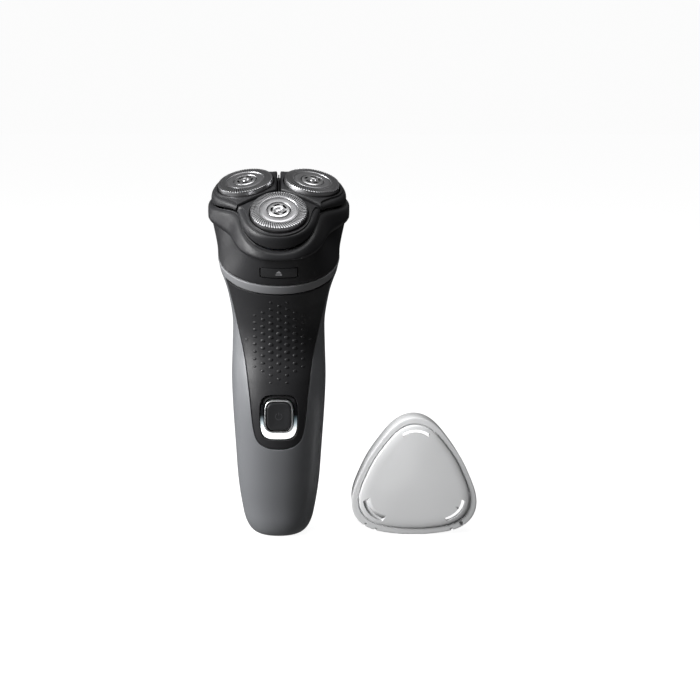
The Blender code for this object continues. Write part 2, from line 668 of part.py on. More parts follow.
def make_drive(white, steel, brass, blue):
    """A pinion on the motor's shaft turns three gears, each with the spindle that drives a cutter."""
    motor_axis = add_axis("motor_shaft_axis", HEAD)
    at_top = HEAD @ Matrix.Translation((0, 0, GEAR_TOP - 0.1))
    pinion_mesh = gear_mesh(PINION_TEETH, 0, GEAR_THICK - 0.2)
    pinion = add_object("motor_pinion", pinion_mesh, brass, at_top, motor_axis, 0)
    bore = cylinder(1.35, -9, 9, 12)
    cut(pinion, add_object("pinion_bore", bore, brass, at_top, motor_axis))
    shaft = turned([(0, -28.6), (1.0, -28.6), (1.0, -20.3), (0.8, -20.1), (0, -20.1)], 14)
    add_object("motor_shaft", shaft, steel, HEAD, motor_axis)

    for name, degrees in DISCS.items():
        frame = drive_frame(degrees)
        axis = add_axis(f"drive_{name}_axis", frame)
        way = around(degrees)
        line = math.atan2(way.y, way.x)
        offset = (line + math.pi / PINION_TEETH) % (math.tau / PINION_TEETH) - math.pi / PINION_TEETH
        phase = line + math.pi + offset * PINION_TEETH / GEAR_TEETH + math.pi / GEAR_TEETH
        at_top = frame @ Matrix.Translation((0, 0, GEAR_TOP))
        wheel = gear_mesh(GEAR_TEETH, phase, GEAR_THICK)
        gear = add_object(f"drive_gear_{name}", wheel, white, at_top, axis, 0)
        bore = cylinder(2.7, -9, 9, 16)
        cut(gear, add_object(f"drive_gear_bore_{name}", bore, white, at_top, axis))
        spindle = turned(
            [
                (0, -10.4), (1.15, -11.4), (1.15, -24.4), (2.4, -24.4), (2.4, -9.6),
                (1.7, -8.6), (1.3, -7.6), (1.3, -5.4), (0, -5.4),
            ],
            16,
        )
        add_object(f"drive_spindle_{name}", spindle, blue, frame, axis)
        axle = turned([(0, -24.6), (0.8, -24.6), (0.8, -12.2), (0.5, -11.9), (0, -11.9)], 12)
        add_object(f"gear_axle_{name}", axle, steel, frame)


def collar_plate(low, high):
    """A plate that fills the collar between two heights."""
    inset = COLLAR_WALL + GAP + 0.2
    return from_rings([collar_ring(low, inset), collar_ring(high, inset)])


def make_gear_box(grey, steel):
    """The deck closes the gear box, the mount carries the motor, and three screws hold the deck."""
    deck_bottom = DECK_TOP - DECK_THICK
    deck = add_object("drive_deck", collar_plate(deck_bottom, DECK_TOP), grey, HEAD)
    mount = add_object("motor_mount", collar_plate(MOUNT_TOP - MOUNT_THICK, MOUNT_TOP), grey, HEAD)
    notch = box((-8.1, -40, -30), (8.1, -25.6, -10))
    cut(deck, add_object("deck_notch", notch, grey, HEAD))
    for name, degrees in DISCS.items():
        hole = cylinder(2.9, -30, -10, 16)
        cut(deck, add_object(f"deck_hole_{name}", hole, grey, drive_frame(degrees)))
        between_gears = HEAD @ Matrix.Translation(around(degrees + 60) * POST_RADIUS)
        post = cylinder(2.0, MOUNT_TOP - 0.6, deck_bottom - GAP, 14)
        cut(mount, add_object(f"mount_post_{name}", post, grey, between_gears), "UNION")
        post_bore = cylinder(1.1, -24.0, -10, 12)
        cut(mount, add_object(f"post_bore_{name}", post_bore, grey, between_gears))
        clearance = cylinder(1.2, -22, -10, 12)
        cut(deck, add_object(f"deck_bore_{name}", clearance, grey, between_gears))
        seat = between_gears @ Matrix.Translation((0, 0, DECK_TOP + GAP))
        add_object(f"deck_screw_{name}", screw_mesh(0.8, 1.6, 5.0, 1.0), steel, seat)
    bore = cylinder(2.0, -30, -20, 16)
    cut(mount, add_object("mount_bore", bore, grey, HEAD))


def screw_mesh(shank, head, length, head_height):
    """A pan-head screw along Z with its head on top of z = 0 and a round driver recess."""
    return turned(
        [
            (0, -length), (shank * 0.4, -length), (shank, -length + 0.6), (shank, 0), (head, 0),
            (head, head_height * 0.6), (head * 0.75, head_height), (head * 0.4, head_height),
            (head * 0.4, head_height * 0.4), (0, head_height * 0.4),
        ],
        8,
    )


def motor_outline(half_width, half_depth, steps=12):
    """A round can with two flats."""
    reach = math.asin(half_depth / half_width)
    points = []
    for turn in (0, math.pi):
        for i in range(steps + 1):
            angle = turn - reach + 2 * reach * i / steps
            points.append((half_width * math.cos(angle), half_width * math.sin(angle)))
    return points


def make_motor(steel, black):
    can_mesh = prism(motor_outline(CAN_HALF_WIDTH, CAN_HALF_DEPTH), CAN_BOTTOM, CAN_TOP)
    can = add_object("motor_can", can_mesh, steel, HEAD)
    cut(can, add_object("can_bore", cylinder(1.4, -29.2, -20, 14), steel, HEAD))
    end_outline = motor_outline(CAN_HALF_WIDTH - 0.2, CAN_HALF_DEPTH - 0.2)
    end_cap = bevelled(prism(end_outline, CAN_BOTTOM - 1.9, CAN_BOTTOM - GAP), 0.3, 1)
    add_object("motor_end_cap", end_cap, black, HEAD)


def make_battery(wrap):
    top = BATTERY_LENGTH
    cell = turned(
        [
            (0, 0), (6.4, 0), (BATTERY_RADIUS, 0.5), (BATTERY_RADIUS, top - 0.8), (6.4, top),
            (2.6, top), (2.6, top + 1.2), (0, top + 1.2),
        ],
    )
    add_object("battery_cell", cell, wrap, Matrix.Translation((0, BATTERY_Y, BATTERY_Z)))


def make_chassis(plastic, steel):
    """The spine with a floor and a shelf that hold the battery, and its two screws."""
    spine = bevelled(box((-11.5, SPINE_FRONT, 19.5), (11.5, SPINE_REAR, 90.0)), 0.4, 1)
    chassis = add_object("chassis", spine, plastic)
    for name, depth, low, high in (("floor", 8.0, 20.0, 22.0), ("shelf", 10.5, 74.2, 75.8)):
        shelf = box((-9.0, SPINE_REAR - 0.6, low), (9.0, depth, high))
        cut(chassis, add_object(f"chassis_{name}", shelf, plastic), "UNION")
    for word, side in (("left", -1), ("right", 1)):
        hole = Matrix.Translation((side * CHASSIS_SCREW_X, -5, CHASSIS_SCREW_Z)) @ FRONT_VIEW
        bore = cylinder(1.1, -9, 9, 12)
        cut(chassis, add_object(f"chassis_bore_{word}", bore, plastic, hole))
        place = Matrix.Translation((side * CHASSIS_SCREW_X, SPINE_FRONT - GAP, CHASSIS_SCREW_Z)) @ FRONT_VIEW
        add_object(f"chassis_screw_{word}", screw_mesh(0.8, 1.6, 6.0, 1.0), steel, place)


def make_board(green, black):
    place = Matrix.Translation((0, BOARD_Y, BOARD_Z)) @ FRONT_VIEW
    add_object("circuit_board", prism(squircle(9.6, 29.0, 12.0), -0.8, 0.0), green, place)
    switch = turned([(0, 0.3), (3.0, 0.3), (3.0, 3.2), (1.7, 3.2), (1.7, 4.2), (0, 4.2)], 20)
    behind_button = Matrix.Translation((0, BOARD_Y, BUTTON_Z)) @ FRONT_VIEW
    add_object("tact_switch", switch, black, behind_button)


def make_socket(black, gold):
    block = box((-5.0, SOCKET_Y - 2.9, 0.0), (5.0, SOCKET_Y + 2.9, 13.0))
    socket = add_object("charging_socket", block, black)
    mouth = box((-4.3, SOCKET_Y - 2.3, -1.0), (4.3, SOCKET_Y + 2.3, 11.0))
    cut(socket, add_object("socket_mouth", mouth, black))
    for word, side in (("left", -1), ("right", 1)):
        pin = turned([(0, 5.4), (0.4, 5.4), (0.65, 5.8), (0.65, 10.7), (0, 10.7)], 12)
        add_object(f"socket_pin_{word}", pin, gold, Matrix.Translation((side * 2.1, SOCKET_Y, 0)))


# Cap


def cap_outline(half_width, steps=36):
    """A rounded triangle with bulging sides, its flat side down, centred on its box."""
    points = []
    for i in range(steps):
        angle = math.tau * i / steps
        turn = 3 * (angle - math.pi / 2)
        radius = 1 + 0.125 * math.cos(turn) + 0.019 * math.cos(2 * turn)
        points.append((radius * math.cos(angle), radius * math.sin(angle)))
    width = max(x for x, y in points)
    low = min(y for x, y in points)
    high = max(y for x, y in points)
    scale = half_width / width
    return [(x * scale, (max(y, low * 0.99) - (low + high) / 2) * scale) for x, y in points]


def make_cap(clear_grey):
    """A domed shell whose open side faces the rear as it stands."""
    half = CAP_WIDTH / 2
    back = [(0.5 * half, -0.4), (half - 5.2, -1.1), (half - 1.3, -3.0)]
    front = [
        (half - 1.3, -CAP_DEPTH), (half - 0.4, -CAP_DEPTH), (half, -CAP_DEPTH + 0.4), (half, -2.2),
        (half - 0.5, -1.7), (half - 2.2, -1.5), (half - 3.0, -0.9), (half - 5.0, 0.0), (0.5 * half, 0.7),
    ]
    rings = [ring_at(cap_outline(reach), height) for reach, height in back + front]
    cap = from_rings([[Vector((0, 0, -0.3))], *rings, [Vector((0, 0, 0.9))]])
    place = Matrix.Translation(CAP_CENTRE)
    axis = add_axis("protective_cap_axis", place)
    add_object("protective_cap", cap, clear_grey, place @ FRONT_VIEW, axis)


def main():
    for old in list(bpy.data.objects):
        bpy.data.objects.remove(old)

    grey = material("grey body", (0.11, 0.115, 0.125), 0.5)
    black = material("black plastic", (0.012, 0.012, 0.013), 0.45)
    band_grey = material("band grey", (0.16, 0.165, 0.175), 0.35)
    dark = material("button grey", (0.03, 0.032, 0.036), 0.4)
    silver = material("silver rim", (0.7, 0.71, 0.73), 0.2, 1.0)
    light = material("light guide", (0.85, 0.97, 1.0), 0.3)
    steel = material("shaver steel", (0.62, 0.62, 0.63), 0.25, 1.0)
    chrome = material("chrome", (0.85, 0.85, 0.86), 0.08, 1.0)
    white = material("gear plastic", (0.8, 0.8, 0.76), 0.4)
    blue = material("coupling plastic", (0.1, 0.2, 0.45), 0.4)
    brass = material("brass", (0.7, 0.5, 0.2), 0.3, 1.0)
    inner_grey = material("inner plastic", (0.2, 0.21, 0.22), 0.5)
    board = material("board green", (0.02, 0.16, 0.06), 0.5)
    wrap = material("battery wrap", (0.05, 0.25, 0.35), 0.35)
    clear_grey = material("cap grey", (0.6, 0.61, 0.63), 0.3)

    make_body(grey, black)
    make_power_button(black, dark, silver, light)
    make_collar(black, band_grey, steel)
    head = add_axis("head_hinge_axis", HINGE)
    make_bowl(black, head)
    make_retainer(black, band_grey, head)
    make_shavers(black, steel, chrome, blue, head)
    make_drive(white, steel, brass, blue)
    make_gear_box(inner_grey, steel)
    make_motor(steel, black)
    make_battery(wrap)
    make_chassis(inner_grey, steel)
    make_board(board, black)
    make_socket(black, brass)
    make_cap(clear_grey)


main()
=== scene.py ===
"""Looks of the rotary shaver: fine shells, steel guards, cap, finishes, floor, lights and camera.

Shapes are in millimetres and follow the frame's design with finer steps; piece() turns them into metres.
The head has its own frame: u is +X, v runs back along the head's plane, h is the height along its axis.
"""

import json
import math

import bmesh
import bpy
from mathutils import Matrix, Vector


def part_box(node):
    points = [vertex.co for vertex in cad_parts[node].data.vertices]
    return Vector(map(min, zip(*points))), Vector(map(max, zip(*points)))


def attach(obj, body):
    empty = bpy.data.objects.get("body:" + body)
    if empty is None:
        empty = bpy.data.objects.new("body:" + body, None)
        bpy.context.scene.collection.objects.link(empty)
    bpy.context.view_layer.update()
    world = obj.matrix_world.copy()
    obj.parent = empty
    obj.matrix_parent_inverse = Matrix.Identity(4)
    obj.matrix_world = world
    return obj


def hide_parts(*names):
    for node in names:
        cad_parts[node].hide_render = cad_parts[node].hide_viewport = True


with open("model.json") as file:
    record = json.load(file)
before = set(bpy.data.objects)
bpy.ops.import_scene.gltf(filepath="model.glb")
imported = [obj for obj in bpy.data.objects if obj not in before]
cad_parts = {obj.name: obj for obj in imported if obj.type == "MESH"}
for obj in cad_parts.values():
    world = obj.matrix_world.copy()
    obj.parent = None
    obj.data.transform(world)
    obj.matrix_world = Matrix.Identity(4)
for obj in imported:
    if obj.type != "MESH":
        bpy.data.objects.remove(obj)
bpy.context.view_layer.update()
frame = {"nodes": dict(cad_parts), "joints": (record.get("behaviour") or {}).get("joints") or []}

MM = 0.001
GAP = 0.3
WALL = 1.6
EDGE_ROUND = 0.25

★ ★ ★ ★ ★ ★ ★

In the listing above, find the line with "make_body(grey, black)" and the line with "imported = [obj", then print exactly those lines and every line between them.

    make_body(grey, black)
    make_power_button(black, dark, silver, light)
    make_collar(black, band_grey, steel)
    head = add_axis("head_hinge_axis", HINGE)
    make_bowl(black, head)
    make_retainer(black, band_grey, head)
    make_shavers(black, steel, chrome, blue, head)
    make_drive(white, steel, brass, blue)
    make_gear_box(inner_grey, steel)
    make_motor(steel, black)
    make_battery(wrap)
    make_chassis(inner_grey, steel)
    make_board(board, black)
    make_socket(black, brass)
    make_cap(clear_grey)


main()
=== scene.py ===
"""Looks of the rotary shaver: fine shells, steel guards, cap, finishes, floor, lights and camera.

Shapes are in millimetres and follow the frame's design with finer steps; piece() turns them into metres.
The head has its own frame: u is +X, v runs back along the head's plane, h is the height along its axis.
"""

import json
import math

import bmesh
import bpy
from mathutils import Matrix, Vector


def part_box(node):
    points = [vertex.co for vertex in cad_parts[node].data.vertices]
    return Vector(map(min, zip(*points))), Vector(map(max, zip(*points)))


def attach(obj, body):
    empty = bpy.data.objects.get("body:" + body)
    if empty is None:
        empty = bpy.data.objects.new("body:" + body, None)
        bpy.context.scene.collection.objects.link(empty)
    bpy.context.view_layer.update()
    world = obj.matrix_world.copy()
    obj.parent = empty
    obj.matrix_parent_inverse = Matrix.Identity(4)
    obj.matrix_world = world
    return obj


def hide_parts(*names):
    for node in names:
        cad_parts[node].hide_render = cad_parts[node].hide_viewport = True


with open("model.json") as file:
    record = json.load(file)
before = set(bpy.data.objects)
bpy.ops.import_scene.gltf(filepath="model.glb")
imported = [obj for obj in bpy.data.objects if obj not in before]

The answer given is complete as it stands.